* Written request
Output the material below in its entirety, exactly as given.

* Material
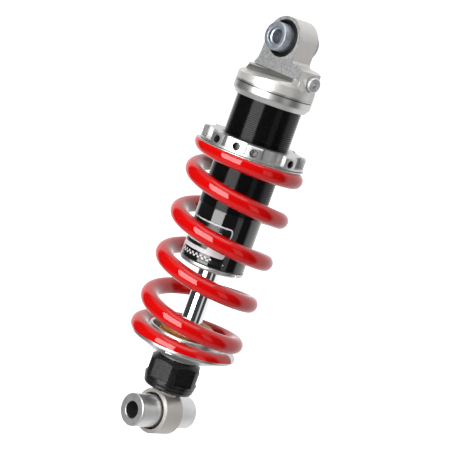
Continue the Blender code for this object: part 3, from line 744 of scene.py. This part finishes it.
# ------------------------------------------------------------------ damper body
def build_body():
    """Tube with a real helical thread on its upper part."""
    per_pitch, sides = 8, 120
    top, bottom = HEAD_BOTTOM + 4.0, THREAD_END
    rows = int((top - bottom) / THREAD_PITCH * per_pitch)
    verts, faces = [], []

    def cross(phase):
        """Radius below the crest across one pitch: flat crest, flank, narrow root, flank."""
        flank = abs(phase % 1.0 - 0.5) * 2.0
        return THREAD_DEPTH * min(max((0.62 - flank) / 0.40, 0.0), 1.0)

    for i in range(rows + 1):
        for k in range(sides):
            share = k / sides
            z = bottom + (i / per_pitch + share) * THREAD_PITCH
            z = min(max(z, bottom), top)
            fade = min(max((z - bottom) / 2.5, 0.0), 1.0) * min(max((top - z) / 1.0, 0.0), 1.0)
            radius = THREAD_RADIUS - 0.02 - fade * cross(z / THREAD_PITCH - share)
            radius -= 0.45 * (1.0 - min((z - bottom) / 0.6, 1.0))
            angle = 2.0 * math.pi * share
            verts.append((radius * math.cos(angle), radius * math.sin(angle), z))
    for i in range(rows):
        for k in range(sides - 1):
            faces.append([i * sides + k, i * sides + k + 1, (i + 1) * sides + k + 1,
                          (i + 1) * sides + k])
        # The last column meets the first one turn on, which is one whole pitch higher.
        for_top = min(i + per_pitch, rows)
        for_next = min(i + 1 + per_pitch, rows)
        corners = [i * sides + sides - 1, for_top * sides, for_next * sides,
                   (i + 1) * sides + sides - 1]
        add_face(faces, corners)
    thread = new_piece("thread", verts, faces, sharp=28.0)
    add(thread, "damper_cylinder", THREAD, "damper_thread")
    tube = lathe("tube", [
        (20.0, HEAD_ROOF - 0.3), (20.0, -173.5), (24.1, -173.5, 0.2), (SMOOTH_RADIUS, -173.1, 0.3),
        (SMOOTH_RADIUS, THREAD_END - 0.2, 0.1), (24.1, THREAD_END + 0.6), (24.1, HEAD_ROOF - 0.3),
    ], sides=192)
    add(tube, "damper_cylinder", GLOSS, "damper_tube")
    cap = lathe("cap", [
        (10.0, -177.2, 0.3), (23.6, -177.2, 0.6), (24.8, -176.0, 0.6), (24.8, -173.8, 0.3),
        (19.7, -173.8), (19.7, -168.0), (10.0, -168.0),
    ], sides=192)
    for angle in (-86.0, 4.0, 94.0, 184.0):
        notch = [(SMOOTH_RADIUS - 2.2, 0.0), (SMOOTH_RADIUS + 3.0, -2.6),
                 (SMOOTH_RADIUS + 3.0, 2.6)]
        cut(cap, prism("notch", notch, -180.0, -174.9, turn=about_z(angle)))
    shade(cap)
    add(cap, "end_cap", SATIN)
    wiper = lathe("wiper", [
        (8.25, -178.5, 0.2), (9.0, -178.5, 0.4), (9.7, -177.6, 0.3), (9.7, -169.0), (8.9, -169.0),
        (8.9, -175.7), (8.25, -176.8),
    ])
    add(wiper, "rod_wiper", RUBBER)


def patch(turns, heights, corner, radius):
    """A piece of a cylinder with rounded corners, between two angles and two heights."""
    (left, right), (low, high) = turns, heights
    steps = 48
    verts, faces = [], []
    half = math.radians(right - left) * radius / 2.0
    for i in range(steps + 1):
        along = -half + 2.0 * half * i / steps
        past = max(0.0, abs(along) - (half - corner))
        trim = corner - math.sqrt(max(0.0, corner * corner - past * past))
        angle = math.radians((left + right) / 2.0) + along / radius
        for z in (low + trim, high - trim):
            verts.append((radius * math.cos(angle), radius * math.sin(angle), z))
    for i in range(steps):
        faces.append([2 * i, 2 * i + 2, 2 * i + 3, 2 * i + 1])
    return verts, faces


def printed(name, patches, material):
    """One sheet made of several patches, carried by the damper's tube."""
    verts, faces = [], []
    for more_verts, more_faces in patches:
        start = len(verts)
        verts += more_verts
        faces += [[start + v for v in face] for face in more_faces]
    add(new_piece(name, verts, faces), "damper_cylinder", material, name)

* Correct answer
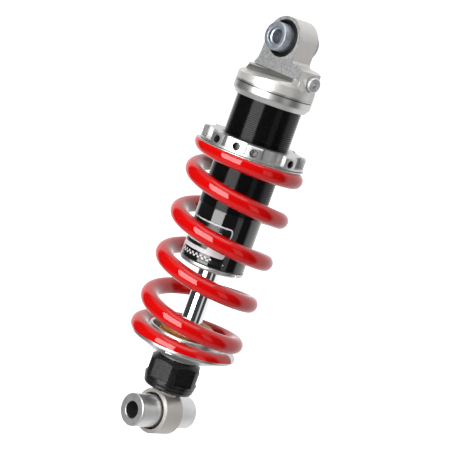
Continue the Blender code for this object: part 3, from line 744 of scene.py. This part finishes it.
# ------------------------------------------------------------------ damper body
def build_body():
    """Tube with a real helical thread on its upper part."""
    per_pitch, sides = 8, 120
    top, bottom = HEAD_BOTTOM + 4.0, THREAD_END
    rows = int((top - bottom) / THREAD_PITCH * per_pitch)
    verts, faces = [], []

    def cross(phase):
        """Radius below the crest across one pitch: flat crest, flank, narrow root, flank."""
        flank = abs(phase % 1.0 - 0.5) * 2.0
        return THREAD_DEPTH * min(max((0.62 - flank) / 0.40, 0.0), 1.0)

    for i in range(rows + 1):
        for k in range(sides):
            share = k / sides
            z = bottom + (i / per_pitch + share) * THREAD_PITCH
            z = min(max(z, bottom), top)
            fade = min(max((z - bottom) / 2.5, 0.0), 1.0) * min(max((top - z) / 1.0, 0.0), 1.0)
            radius = THREAD_RADIUS - 0.02 - fade * cross(z / THREAD_PITCH - share)
            radius -= 0.45 * (1.0 - min((z - bottom) / 0.6, 1.0))
            angle = 2.0 * math.pi * share
            verts.append((radius * math.cos(angle), radius * math.sin(angle), z))
    for i in range(rows):
        for k in range(sides - 1):
            faces.append([i * sides + k, i * sides + k + 1, (i + 1) * sides + k + 1,
                          (i + 1) * sides + k])
        # The last column meets the first one turn on, which is one whole pitch higher.
        for_top = min(i + per_pitch, rows)
        for_next = min(i + 1 + per_pitch, rows)
        corners = [i * sides + sides - 1, for_top * sides, for_next * sides,
                   (i + 1) * sides + sides - 1]
        add_face(faces, corners)
    thread = new_piece("thread", verts, faces, sharp=28.0)
    add(thread, "damper_cylinder", THREAD, "damper_thread")
    tube = lathe("tube", [
        (20.0, HEAD_ROOF - 0.3), (20.0, -173.5), (24.1, -173.5, 0.2), (SMOOTH_RADIUS, -173.1, 0.3),
        (SMOOTH_RADIUS, THREAD_END - 0.2, 0.1), (24.1, THREAD_END + 0.6), (24.1, HEAD_ROOF - 0.3),
    ], sides=192)
    add(tube, "damper_cylinder", GLOSS, "damper_tube")
    cap = lathe("cap", [
        (10.0, -177.2, 0.3), (23.6, -177.2, 0.6), (24.8, -176.0, 0.6), (24.8, -173.8, 0.3),
        (19.7, -173.8), (19.7, -168.0), (10.0, -168.0),
    ], sides=192)
    for angle in (-86.0, 4.0, 94.0, 184.0):
        notch = [(SMOOTH_RADIUS - 2.2, 0.0), (SMOOTH_RADIUS + 3.0, -2.6),
                 (SMOOTH_RADIUS + 3.0, 2.6)]
        cut(cap, prism("notch", notch, -180.0, -174.9, turn=about_z(angle)))
    shade(cap)
    add(cap, "end_cap", SATIN)
    wiper = lathe("wiper", [
        (8.25, -178.5, 0.2), (9.0, -178.5, 0.4), (9.7, -177.6, 0.3), (9.7, -169.0), (8.9, -169.0),
        (8.9, -175.7), (8.25, -176.8),
    ])
    add(wiper, "rod_wiper", RUBBER)


def patch(turns, heights, corner, radius):
    """A piece of a cylinder with rounded corners, between two angles and two heights."""
    (left, right), (low, high) = turns, heights
    steps = 48
    verts, faces = [], []
    half = math.radians(right - left) * radius / 2.0
    for i in range(steps + 1):
        along = -half + 2.0 * half * i / steps
        past = max(0.0, abs(along) - (half - corner))
        trim = corner - math.sqrt(max(0.0, corner * corner - past * past))
        angle = math.radians((left + right) / 2.0) + along / radius
        for z in (low + trim, high - trim):
            verts.append((radius * math.cos(angle), radius * math.sin(angle), z))
    for i in range(steps):
        faces.append([2 * i, 2 * i + 2, 2 * i + 3, 2 * i + 1])
    return verts, faces


def printed(name, patches, material):
    """One sheet made of several patches, carried by the damper's tube."""
    verts, faces = [], []
    for more_verts, more_faces in patches:
        start = len(verts)
        verts += more_verts
        faces += [[start + v for v in face] for face in more_faces]
    add(new_piece(name, verts, faces), "damper_cylinder", material, name)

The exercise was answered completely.